Here are three graphs that suggest to me that not only is it easy for Microsoft to suck up even huge fines like this — but by dragging the process out it has made it significantly less painful.

The first is Microsoft’s share price over the period since 2008, when the €899 million fine was levied. The fine doesn’t seem to have made much difference to its fortunes.

The second is Microsoft’s earnings between 2008 and 2011. On the left is €899 million for comparison. You can see it’s small fry compared to the overall picture.

And the third is the value of the Euro against the U.S. Dollar over the same period. The fluctuating exchange rate means that in 2008, it was worth $1.35 billion but today it’s $1.12 billion: Microsoft has effectively saved $230 million just by waiting — let alone the 4 percent discount included by the judge, which dropped it even further (to $1.07 billion).

Obviously, take this with a pinch of salt: you can make data say a lot of things. But it’s worth thinking about: while the European Commission may think that “the imposition of such penalty payments remains an important tool at the Commission’s disposal” it looks a lot to me like they are, in fact, pretty ineffective.

5 Responses to “Microsoft v EU: Living proof that big fines don’t work”

  1. factchecker

    Perhaps companies should pull out of many eu countries, or have all of them increase their products to higher prices aka 20-30%.

    Sure, microsoft is no angel, but many anti-competitive practices are either political, overstated, or by losers
    who find ways to score points with sympathetic claims to it.

    Microsoft also faces a lot of competition with google and the like.
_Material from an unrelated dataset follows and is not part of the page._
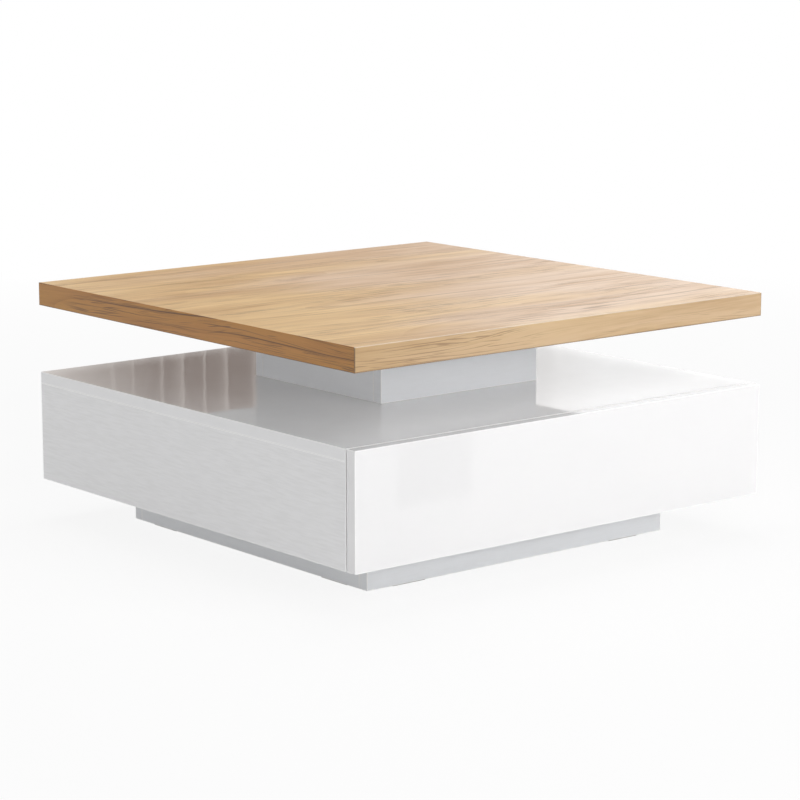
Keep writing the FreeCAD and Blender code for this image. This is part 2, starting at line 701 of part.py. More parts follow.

Also I can imagine, folks would love the eu to ban its products also competitors, I mean can you imagine folks either downloading legally or illegaly or buying ms overseas
    given that corporations have to buy legally generally.

  2. Saratoga Sam

    Seems like the fine is more important for the European regulators’ treasury (given their state of economy) than bringing Microsoft into compliance.

  3. Sam Mellon

    Sorry Bobbie, it is hard to see how any exec team can say loosing more than $1Billion in litigation is an easy task. Imagine explaining that to the board and employees. Especially in this economic climate.

    • Bobbie Johnson

      I’m sure nobody *wants* to spend a billion dollars on fines. But looking at Microsoft’s actions after the 2004 ruling you have to assume they did a cost/benefit breakdown and realised the fine was smaller than the profit available if they continued to be non-compliant.

  4. Marty Buchaus

    the EU will fix this easily when they ban Microsoft products until compliance. As well as make the use of any MS product Illegal until compliance.. and enforce it, Simple , that would hit MS for way more than 1 Billion.